Estimation of FFR in coronary arteries with deep learning

TL;DR

This paper introduces a deep learning method that estimates fractional flow reserve (FFR) in coronary arteries from CTA data, significantly reducing computational time while maintaining accuracy, thus offering a promising non-invasive diagnostic alternative.

Contribution

The study presents a novel hybrid neural network approach that uses point cloud representations of vessel geometry for efficient vFFR estimation, improving speed over traditional CFD methods.

Findings

Deep learning model reduces computation time significantly.

Method maintains high accuracy comparable to CFD-based approaches.
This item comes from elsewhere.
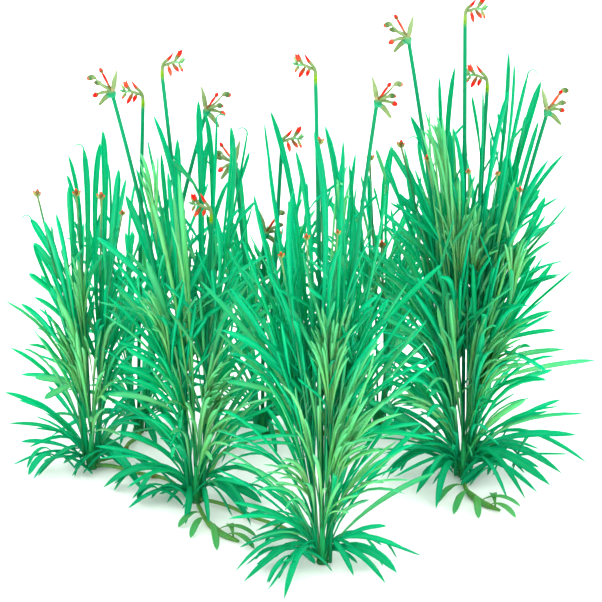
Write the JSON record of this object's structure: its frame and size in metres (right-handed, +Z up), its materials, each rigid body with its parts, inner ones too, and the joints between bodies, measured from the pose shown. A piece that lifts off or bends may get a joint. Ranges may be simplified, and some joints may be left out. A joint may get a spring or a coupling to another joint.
{
  "type": "buffalo grass",
  "caption": "Stand of low creeping grass: leafy tufts on crowns joined by creeping stems, with thin flowering stems that end in comb-like and fan-like heads.",
  "frame": {"origin": "on the ground under the middle of the stand", "axes": "+X to the viewer's right, +Y away from the viewer, +Z up; the front is toward -Y"},
  "size_m": [0.335, 0.2702, 0.305],
  "materials": {
    "leaf": "satin",
    "young_leaf": "satin",
    "flower_stem": "satin",
    "flower_head": "matte",
    "bur": "matte",
    "creeping_stem": "matte"
  },
  "bodies": {
    "root": {"creeping_stems": "creeping_stem", "culm_midwest_1": "flower_stem", "comb_head_midwest_1": "flower_head", "culm_midwest_2": "flower_stem", "fan_head_midwest_2": "flower_head", "culm_midwest_3": "flower_stem", "comb_head_midwest_3": "flower_head", "culm_back_west_4": "flower_stem", "comb_head_back_west_4": "flower_head", "culm_back_west_5": "flower_stem", "fan_head_back_west_5": "flower_head", "culm_front_6": "flower_stem", "comb_head_front_6": "flower_head", "culm_front_7": "flower_stem", "fan_head_front_7": "flower_head", "culm_back_mid_8": "flower_stem", "comb_head_back_mid_8": "flower_head", "culm_back_mid_9": "flower_stem", "fan_head_back_mid_9": "flower_head", "culm_back_mid_10": "flower_stem", "fan_head_back_mid_10": "flower_head", "culm_east_11": "flower_stem", "fan_head_east_11": "flower_head", "culm_east_12": "flower_stem", "comb_head_east_12": "flower_head", "culm_east_13": "flower_stem", "comb_head_east_13": "flower_head", "culm_east_14": "flower_stem", "fan_head_east_14": "flower_head", "bur_stem_west_1": "bur", "bur_stem_west_2": "bur", "bur_stem_west_3": "bur", "bur_stem_front_4": "bur", "bur_stem_east_5": "bur", "bur_stem_back_east_6": "bur", "bur_stem_back_east_7": "bur", "runner_midwest": "creeping_stem", "runner_east": "creeping_stem", "leaves_west_left": "leaf", "leaves_west_right": "leaf", "leaves_west_young": "young_leaf", "leaves_midwest_left": "leaf", "leaves_midwest_right": "leaf", "leaves_midwest_young": "young_leaf", "leaves_front_left": "leaf", "leaves_front_right": "leaf", "leaves_front_young": "young_leaf", "leaves_east_left": "leaf", "leaves_east_right": "leaf", "leaves_east_young": "young_leaf", "leaves_back_west_left": "leaf", "leaves_back_west_right": "leaf", "leaves_back_mid_left": "leaf", "leaves_back_mid_right": "leaf", "leaves_back_east_left": "leaf", "leaves_back_east_right": "leaf"}
  },
  "joints": []
}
Potential to replace invasive FFR measurement in clinical practice.

Abstract

Coronary artery disease (CAD) is one of the most common causes of death in the European Union and the USA. The crucial biomarker in its diagnosis is called Fractional Flow Reserve (FFR) and its in-vivo measurement is obtained via an invasive diagnostic technique in the form of coronagraphy. In order to address the invasive drawbacks associated with a procedure, a new approach virtual FFR (vFFR) measurement has emerged in recent years. This technique involves using computed tomography angiography (CTA) to obtain virtual measurements of FFR. By utilizing Computational Fluid Dynamics (CFD), vFFR estimates can be derived from CTA data, providing a promising in-silico alternative to traditional methods. However, the widespread adoption of vFFR from CTA as a diagnostic technique is hindered by two main challenges: time and computational requirements. In this work, we explore the usage of deep learning techniques as surrogate CFD engine models in the task of vFFR estimation in coronary arteries to drastically limit the required time and computational costs without a major drop in quality. We propose a novel approach to vFFR estimation by representing the input vessel geometry as a point cloud and utilizing the hybrid neural network that learns geometry representation based on both explicitly and implicitly given features. We evaluate the method from the clinical point of view and showcase that it can serve as a compelling replacement for commonly utilized CFD-based approaches.